Once the race starts, all the data we need will be continually pushed from Gemma’s iPhone to the RunKeeper site.
Beats Per Mile will handle page requests and retrieve this data from RunKeeper in the form of a JSON file, which the server will then cache. We can cache the data knowing that the route already run will not change, we’re only interested in the new stuff.
RunKeeper updates their page every 25 seconds, so our cache will be about this length too. When a request is made, if the cache is still fresh we’ll serve that data, if not we’ll retrieve more from RunKeeper.
From then on, the page polls for the latest dataset and we serve the new information, appending data to the client-side stored JSON. The application works our what data each individual client has and serves the difference.
Once the run is complete, a flag will be raised by RunKeeper in the JSON file and we’ll update our page to reflect that. From this point on the application no longer needs to contact RunKeeper, so will serve static JSON from our own side.

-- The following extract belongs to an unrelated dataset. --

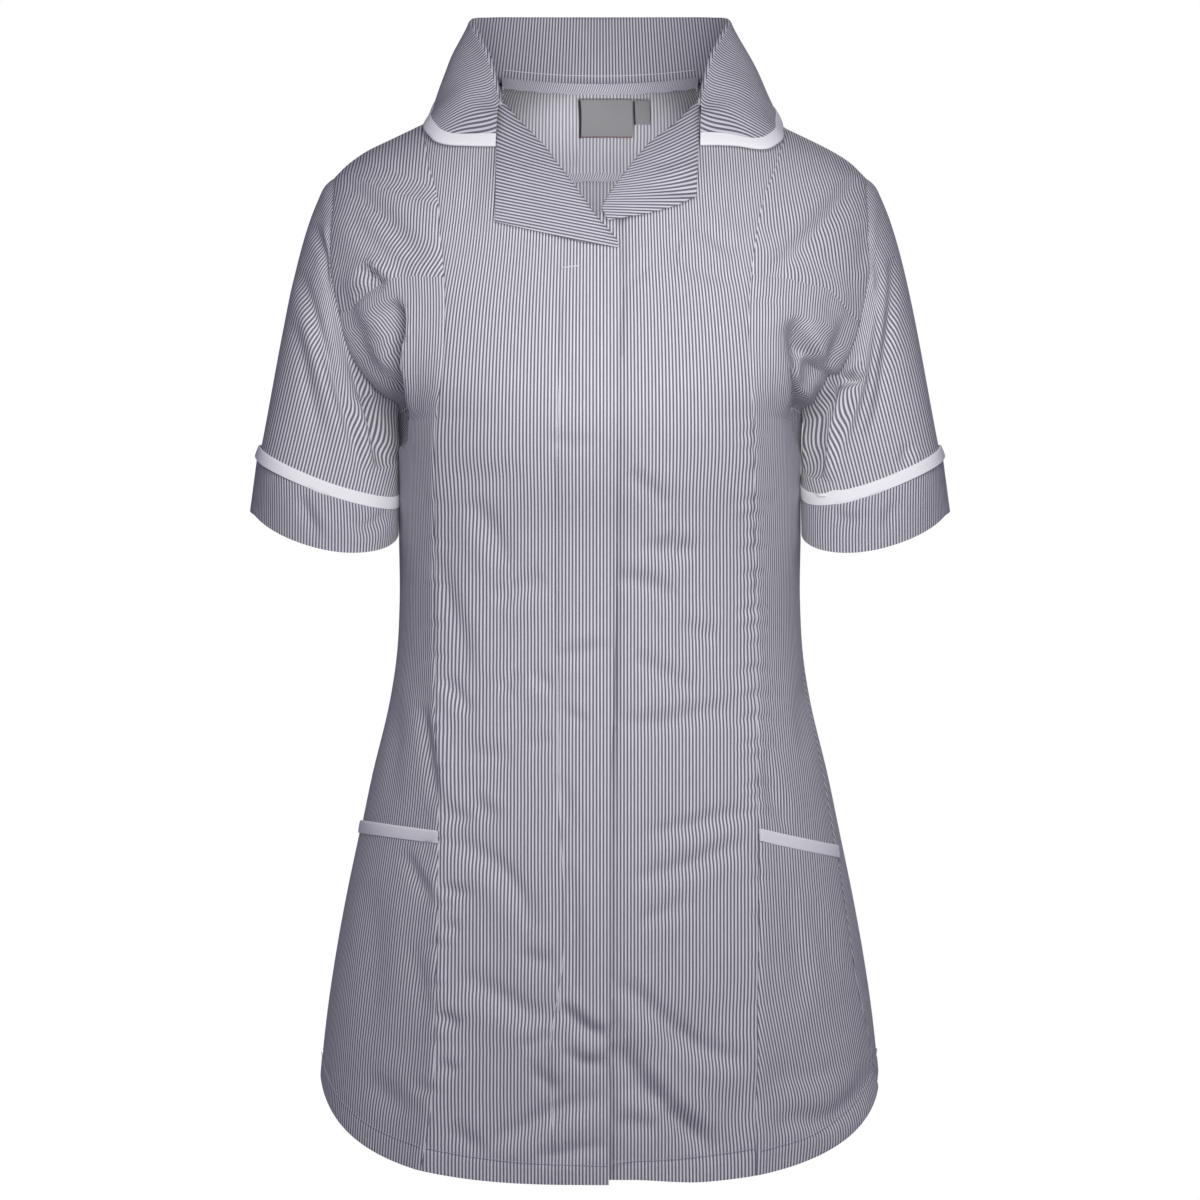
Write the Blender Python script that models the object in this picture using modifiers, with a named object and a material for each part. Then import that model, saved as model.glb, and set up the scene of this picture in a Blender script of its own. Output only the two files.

It shapes up a little like this, where points 2 and 8 are conditional to the cache being in date:
As well as reducing the amount of calls to RunKeeper, caching the data means that visitors get the latest JSON nice and quickly.
I built a prototype in time for the Silverstone Half Marathon which Gemma ran last month which all went surprisingly smoothly. Here’s an image of the application as it was then:
The data is visualised on a Google map. The GPS coordinates are used to draw the red Polyline, the activity statistics are calculated by the iPhone app and simply refreshed here with every update.
Eventually our map will also have some more informative overlays, mile markers for example, and when and where the application sent tweets or found pictures taken nearby.
Initially we were going to show pace, speed and elevation graphs (you can see a very early attempt if you click through to the image link) but we’ve run out of time for those. Maybe version two.